Clutter will always exist, especially if we truly live our lives.  The clutter that gets horribly dusty is the clutter that needs to be addressed for the long-term.  Because I have an active life and have many interests, I am going to have clutter.   Does my clutter bring me joy?  Some of it does.  When the power goes out, I love to pull out the old Scrabble game and engage with whoever is with me.  That game doesn’t need to be on a shelf all year around.  It could be in a drawer with the emergency backup telephone, candles, and a flashlight. 

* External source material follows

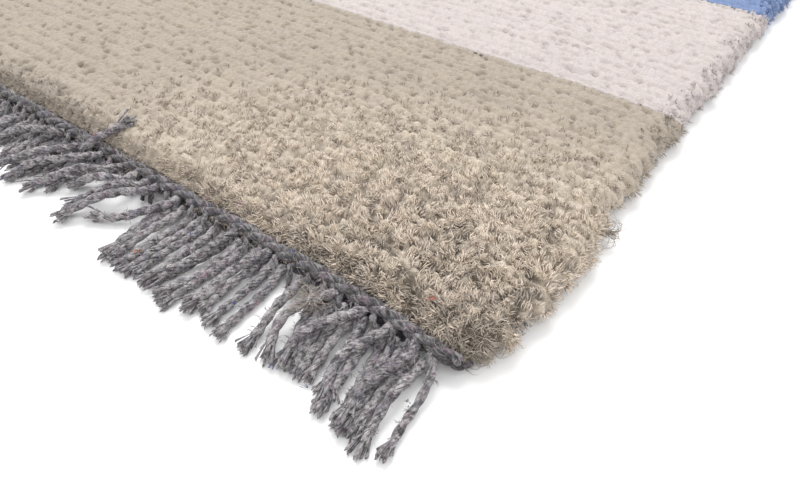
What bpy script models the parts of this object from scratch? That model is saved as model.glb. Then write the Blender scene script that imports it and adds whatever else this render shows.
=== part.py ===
"""A hand-knotted wool rug: a thick pile body, a heading cord across each end and a loose yarn fringe.

X runs across the rug, Y along its length and Z up from the surface it lies on. The origin is the
middle of its underside. The front end is at -Y.
"""

from collections import namedtuple
from math import cos, pi, radians, sin

import bmesh
import bpy
from mathutils import Vector

# Driving sizes, in metres
PILE_WIDTH = 0.600
PILE_LENGTH = 0.900
LEDGE_LENGTH = 0.011  # flat-woven strip past the pile at each end
GROUND_THICKNESS = 0.005  # woven ground under the pile
PILE_TOP = 0.022

GAP = 0.0003  # between one piece and the next
CORD_DIAMETER = 0.0065
CORD_INSET = 0.0005  # the cord's middle, back from the edge of the ledge
CORD_END = 0.019  # the cord stops this far inside the side of the pile
CORD_POINTS = 41
CORD_WAVER = 0.0003
CORD_WAVE_PITCH = 0.06

STRAND_WIDTH = 0.0062
FRINGE_LENGTH = 0.060  # from the edge of the ledge to a tip of factor 1
FRINGE_THICKNESS = 0.005
SPINE_LENGTH = 0.005  # unslit strip that joins the bunches
SLIT_WIDTH = 0.0006  # least width between two bunches, at the spine

# The long sides swell between the turns of the weft, the ends only waver
SCALLOP_PITCH = 0.024
SCALLOP_DEPTH = 0.0014
SCALLOPS = round(PILE_LENGTH / SCALLOP_PITCH)
STEPS_A_SCALLOP = 4
END_WAVE_PITCH = 0.037
END_WAVE_DEPTH = 0.0007
END_STEPS = 32
CORNER_STEPS = 5

# The weaving is a little longer along its sides, so the ends bow out towards the corners
BOW_DEPTH = 0.0065
BOW_START = 0.160  # the bow begins this far from the middle of the width
BOW_FADE = 0.200  # and dies away from here to the middle of the length

# One row for each level of the body, bottom to top. The outsets are measured from the nominal
# pile size, the corner is the radius of the plan's corner and the swell scales the scallops.
Level = namedtuple("Level", "height side_outset end_outset corner swell")
BODY_LEVELS = (
    Level(0.0000, -0.0055, LEDGE_LENGTH, 0.014, 0.0),
    Level(GROUND_THICKNESS, -0.0050, LEDGE_LENGTH, 0.014, 0.0),
    Level(GROUND_THICKNESS + 0.0004, -0.0048, 0.0000, 0.014, 0.3),
    Level(0.0090, 0.0000, 0.0035, 0.016, 1.0),
    Level(0.0140, 0.0020, 0.0045, 0.017, 1.0),
    Level(0.0180, 0.0012, 0.0030, 0.017, 0.9),
    Level(0.0208, -0.0015, -0.0005, 0.016, 0.7),
    Level(PILE_TOP, -0.0060, -0.0050, 0.014, 0.4),
)

# One row for each bunch of fringe, from +X to -X. The gap is the free width before it at the
# spine, the length scales FRINGE_LENGTH, and the shifts are how far the bunch's two edges swing
# towards +X by its tips.
Bunch = namedtuple("Bunch", "strands gap length right_shift left_shift")
FRONT_BUNCHES = (
    Bunch(1, 0.000, 1.00, 0.009, 0.009),
    Bunch(12, 0.001, 0.96, 0.003, 0.016),
    Bunch(1, 0.005, 0.90, 0.008, 0.008),
    Bunch(1, 0.007, 0.88, 0.005, 0.005),
    Bunch(3, 0.001, 0.84, 0.002, -0.003),
    Bunch(3, 0.001, 0.90, -0.004, -0.006),
    Bunch(4, 0.006, 0.88, -0.001, -0.003),
    Bunch(3, 0.003, 0.86, -0.001, 0.006),
    Bunch(5, 0.002, 0.85, -0.028, -0.022),
    Bunch(5, 0.001, 0.74, -0.022, -0.012),
    Bunch(5, 0.001, 0.78, -0.0135, -0.004),
    Bunch(6, 0.002, 0.83, -0.003, 0.004),
    Bunch(5, 0.001, 0.92, 0.003, -0.006),
    Bunch(9, 0.003, 0.97, -0.004, 0.004),
    Bunch(2, 0.002, 0.86, 0.003, 0.002),
    Bunch(11, 0.001, 0.95, 0.002, 0.009),
    Bunch(8, 0.004, 0.91, -0.003, -0.006),
)
BACK_BUNCHES = (
    Bunch(10, 0.000, 0.95, 0.005, 0.010),
    Bunch(11, 0.004, 1.00, 0.001, 0.004),
    Bunch(2, 0.002, 0.85, 0.003, 0.001),
    Bunch(10, 0.003, 0.92, -0.003, 0.005),
    Bunch(12, 0.001, 0.98, 0.003, 0.002),
    Bunch(1, 0.004, 0.90, -0.002, -0.002),
    Bunch(8, 0.005, 0.94, -0.001, 0.006),
    Bunch(3, 0.001, 0.80, 0.003, 0.000),
    Bunch(9, 0.002, 0.91, -0.003, -0.001),
    Bunch(10, 0.003, 1.00, -0.002, 0.003),
    Bunch(10, 0.002, 0.93, 0.001, -0.004),
)
FRONT, BACK = -1, 1  # which way an end faces along Y

LEDGE_EDGE = PILE_LENGTH / 2 + LEDGE_LENGTH

Colour = namedtuple("Colour", "name rgb roughness")
TAUPE_WOOL = Colour("taupe_wool", (0.43, 0.36, 0.29), 0.95)
GREY_CORD_YARN = Colour("grey_cord_yarn", (0.17, 0.16, 0.165), 0.9)
GREY_FRINGE_YARN = Colour("grey_fringe_yarn", (0.21, 0.19, 0.20), 0.9)


def clear_scene():
    for obj in list(bpy.data.objects):
        bpy.data.objects.remove(obj)


def make_material(colour, name):
    material = bpy.data.materials.new(f"{name}_{colour.name}")
    material.use_nodes = True
    shader = material.node_tree.nodes["Principled BSDF"]
    shader.inputs["Base Color"].default_value = (*colour.rgb, 1.0)
    shader.inputs["Roughness"].default_value = colour.roughness
    shader.inputs["Metallic"].default_value = 0.0
    material.diffuse_color = (*colour.rgb, 1.0)
    return material


def add_part(name, mesh, colour, collection):
    mesh.name = name
    mesh.shade_smooth()
    mesh.set_sharp_from_angle(angle=radians(40))
    mesh.materials.append(make_material(colour, name))
    part = bpy.data.objects.new(name, mesh)
    collection.objects.link(part)
    return part


def uneven(distance, pitch):
    """A wave of about the given pitch that never quite repeats, from -1 to 1."""
    turn = 2 * pi * distance / pitch
    return 0.62 * sin(turn) + 0.24 * sin(0.617 * turn + 1.3) + 0.14 * sin(1.731 * turn + 0.4)


def bowed(x, y):
    """The y at which a point of the straight plan lies in the bowed one."""
    reach = max(0.0, abs(x) - BOW_START) / (PILE_WIDTH / 2 - BOW_START)
    return y + BOW_DEPTH * reach**2 * max(-1.0, min(1.0, y / BOW_FADE))


def plan_ring(level):
    """The rug's outline at one level, anticlockwise from above, with its swells and wavers."""
    half_x = PILE_WIDTH / 2 + level.side_outset - level.corner
    half_y = PILE_LENGTH / 2 + level.end_outset - level.corner
    centres = [Vector((x * half_x, y * half_y)) for x, y in ((1, 1), (-1, 1), (-1, -1), (1, -1))]
    ring = []
    for quarter, centre in enumerate(centres):
        for step in range(CORNER_STEPS):
            angle = pi / 2 * (quarter + step / CORNER_STEPS)
            ring.append(centre + level.corner * Vector((cos(angle), sin(angle))))
        angle = pi / 2 * (quarter + 1)
        out = Vector((cos(angle), sin(angle)))
        along_end = quarter % 2 == 0
        steps = END_STEPS if along_end else SCALLOPS * STEPS_A_SCALLOP
        for step in range(steps):
            point = centre.lerp(centres[(quarter + 1) % 4], step / steps) + out * level.corner
            if along_end:
                swell = END_WAVE_DEPTH * uneven(point.x + quarter, END_WAVE_PITCH)
            else:
                swell = SCALLOP_DEPTH * uneven(point.y + quarter, SCALLOP_PITCH)
            ring.append(point + out * swell * level.swell)
    return [Vector((p.x, bowed(p.x, p.y), level.height)) for p in ring]


def rug_body(collection):
    """Ground, end ledges and pile as one cloth, lofted through its levels."""
    bm = bmesh.new()
    rings = [[bm.verts.new(p) for p in plan_ring(level)] for level in BODY_LEVELS]
    count = len(rings[0])
    for lower, upper in zip(rings, rings[1:]):
        for i in range(count):
            j = (i + 1) % count
            bm.faces.new((lower[i], lower[j], upper[j], upper[i]))
    bm.faces.new(reversed(rings[0]))
    bm.faces.new(rings[-1])
    bmesh.ops.recalc_face_normals(bm, faces=bm.faces)
    mesh = bpy.data.meshes.new("pile_rug_body")
    bm.to_mesh(mesh)
    bm.free()
    return add_part("pile_rug_body", mesh, TAUPE_WOOL, collection)


def welded_mesh(curve_object):
    """The curve's evaluated mesh with its loose caps joined. The curve is removed."""
    depsgraph = bpy.context.evaluated_depsgraph_get()
    mesh = bpy.data.meshes.new_from_object(curve_object.evaluated_get(depsgraph))
    bpy.data.objects.remove(curve_object)
    bm = bmesh.new()
    bm.from_mesh(mesh)
    bmesh.ops.remove_doubles(bm, verts=bm.verts, dist=0.00001)
    bmesh.ops.recalc_face_normals(bm, faces=bm.faces)
    bm.to_mesh(mesh)
    bm.free()
    return mesh


def poly_curve(name, points, cyclic, collection):
    curve = bpy.data.curves.new(name, "CURVE")
    spline = curve.splines.new("POLY")
    spline.points.add(len(points) - 1)
    for target, point in zip(spline.points, points):
        target.co = (*point, 1.0)
    spline.use_cyclic_u = cyclic
    guide = bpy.data.objects.new(f"{name}_guide", curve)
    collection.objects.link(guide)
    return guide


def heading_cord(name, facing, collection):
    """A thick twined cord laid across the end, on the seam between the ledge and the fringe."""
    half = PILE_WIDTH / 2 - CORD_END
    rest = GROUND_THICKNESS + GAP + CORD_DIAMETER / 2
    points = []
    for i in range(CORD_POINTS):
        x = -half + 2 * half * i / (CORD_POINTS - 1)
        sway = CORD_WAVER * uneven(x, CORD_WAVE_PITCH)
        lift = CORD_WAVER * (1 + uneven(x + facing, CORD_WAVE_PITCH))
        y = bowed(x, facing * (LEDGE_EDGE - CORD_INSET + sway))
        points.append((x, y, rest + lift))
    guide = poly_curve(name, points, False, collection)
    guide.data.dimensions = "3D"
    guide.data.bevel_depth = CORD_DIAMETER / 2
    guide.data.bevel_resolution = 2
    guide.data.use_fill_caps = True
    return add_part(name, welded_mesh(guide), GREY_CORD_YARN, collection)


def bunch_outline(bunch, right, left):
    """One tooth of the comb, from its right root to its left root, with y as the distance out."""
    spine = GAP + SPINE_LENGTH
    tip = bunch.length * FRINGE_LENGTH
    tip_right = right + bunch.right_shift
    tip_left = left + bunch.left_shift
    rounding = min(0.0035, (tip_right - tip_left) * 0.3)
    return [
        (right, spine),
        (tip_right, tip - rounding),
        (tip_right - rounding * 0.7, tip - rounding * 0.2),
        ((tip_right + tip_left) / 2, tip),
        (tip_left + rounding * 0.8, tip - rounding * 0.3),
        (tip_left, tip - rounding * 1.3),
        (left, spine),
    ]


def fringe_comb(name, facing, bunches, collection):
    """The whole fringe of one end: a spine beside the ledge and a tooth for each bunch."""
    width = sum(bunch.gap + bunch.strands * STRAND_WIDTH for bunch in bunches)
    right = width / 2
    outline = [(right, GAP)]
    for bunch in bunches:
        right -= max(bunch.gap, SLIT_WIDTH)
        left = right - bunch.strands * STRAND_WIDTH
        outline += bunch_outline(bunch, right, left)
        right = left
    outline.append((right, GAP))
    points = [(x, bowed(x, facing * (LEDGE_EDGE + out)), 0.0) for x, out in outline]
    guide = poly_curve(name, points, True, collection)
    guide.data.dimensions = "2D"
    guide.data.fill_mode = "BOTH"
    guide.data.extrude = FRINGE_THICKNESS / 2
    mesh = welded_mesh(guide)
    for vertex in mesh.vertices:
        vertex.co.z += FRINGE_THICKNESS / 2
    return add_part(name, mesh, GREY_FRINGE_YARN, collection)


def main():
    clear_scene()
    rug = bpy.data.collections.new("nepalese_rug")
    bpy.context.scene.collection.children.link(rug)
    rug_body(rug)
    heading_cord("heading_cord_front", FRONT, rug)
    heading_cord("heading_cord_back", BACK, rug)
    fringe_comb("fringe_front", FRONT, FRONT_BUNCHES, rug)
    fringe_comb("fringe_back", BACK, BACK_BUNCHES, rug)


main()
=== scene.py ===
from math import cos, hypot, pi, radians, sin, sqrt

import bpy
import numpy as np
from mathutils import Matrix, Vector, kdtree, noise


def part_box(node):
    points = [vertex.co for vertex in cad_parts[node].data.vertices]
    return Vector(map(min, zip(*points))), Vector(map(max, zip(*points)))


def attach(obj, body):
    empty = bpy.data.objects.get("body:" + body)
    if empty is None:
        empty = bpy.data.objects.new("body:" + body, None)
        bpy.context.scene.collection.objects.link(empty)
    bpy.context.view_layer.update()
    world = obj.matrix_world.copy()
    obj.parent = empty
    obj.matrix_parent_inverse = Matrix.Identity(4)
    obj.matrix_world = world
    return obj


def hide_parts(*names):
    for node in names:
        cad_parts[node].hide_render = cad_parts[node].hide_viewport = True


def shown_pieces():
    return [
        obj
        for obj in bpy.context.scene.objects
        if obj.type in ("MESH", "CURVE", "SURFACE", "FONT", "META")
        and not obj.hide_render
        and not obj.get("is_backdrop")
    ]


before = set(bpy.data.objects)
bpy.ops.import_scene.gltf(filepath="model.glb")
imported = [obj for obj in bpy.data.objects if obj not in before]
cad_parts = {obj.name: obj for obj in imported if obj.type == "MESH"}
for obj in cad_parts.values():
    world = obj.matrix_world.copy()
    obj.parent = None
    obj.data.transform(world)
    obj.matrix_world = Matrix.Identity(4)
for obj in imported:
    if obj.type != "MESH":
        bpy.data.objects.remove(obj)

noise.seed_set(5)  # noise_vector starts from the clock without it
seeded = np.random.default_rng

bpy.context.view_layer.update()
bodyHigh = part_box("pile_rug_body")[1]
scene = bpy.context.scene

# X runs across the rug and Y along it, and the front end is at -Y
front, back = -1, 1
halfWidth = round(bodyHigh.x - 0.0034, 3)  # of the pile, before its sides swell
halfLength = round(bodyHigh.y - 0.0159, 3)  # the ledge and the bow lie past it
plan = {
    "ledge": 0.011,  # flat weaving past the pile at each end
    "ground": 0.005,
    "groundInset": 0.0055,
    "corner": 0.014,
    "scallop": 0.024,  # from one side swell to the next
    "bowDepth": 0.0065,  # the ends bow out towards the corners
    "bowStart": 0.160,
    "bowFade": 0.200,
}
ledgeEdge = halfLength + plan["ledge"]


def bowed(x, y):
    reach = max(0.0, abs(x) - plan["bowStart"]) / (halfWidth - plan["bowStart"])
    return y + plan["bowDepth"] * reach**2 * max(-1.0, min(1.0, y / plan["bowFade"]))


def uneven(distance, pitch):
    # a wave of about that pitch which never quite repeats, from -1 to 1
    turn = 2 * pi * distance / pitch
    return 0.62 * sin(turn) + 0.24 * sin(0.617 * turn + 1.3) + 0.14 * sin(1.731 * turn + 0.4)


def smooth(value, start, end):
    t = max(0.0, min(1.0, (value - start) / (end - start)))
    return t * t * (3 - 2 * t)


def spaced(start, stop, count):
    return [start + (stop - start) * i / count for i in range(count + 1)]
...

We are inundated with the opinion of those who want to sell us something, of those who want to be right, of those who have to be part of a crowd, by the opinions of the people who are full of fear, and of those who are judging us for numerous reasons but mostly because they would rather do that than do their inner work. We cannot stop them from putting their greed, their fear, or their manipulations out there for us to trip over, but we can be more responsible in what we share with others. We don’t have to traipse all of this into someone else’s life.

For my part in that, I would like to remind you that I celebrate your personal successes.  I know that you too, struggle with some form of discomfort.  I do not define you by your circumstances.  I see you as blossoming humans who are reaching toward their personal goals, achieving them, then reaching again.

I am not defined by my circumstances.

Sincerely, Carmen Davis


Comments

  1. Love yourself and your choices even if ... Even when... Than you Carmen got your real! You speak so clearly these inner workings. We really do get to choose moment by moment if we will uphold or tear down. Each other and ourselves. I choose love and compassion - as much as possible!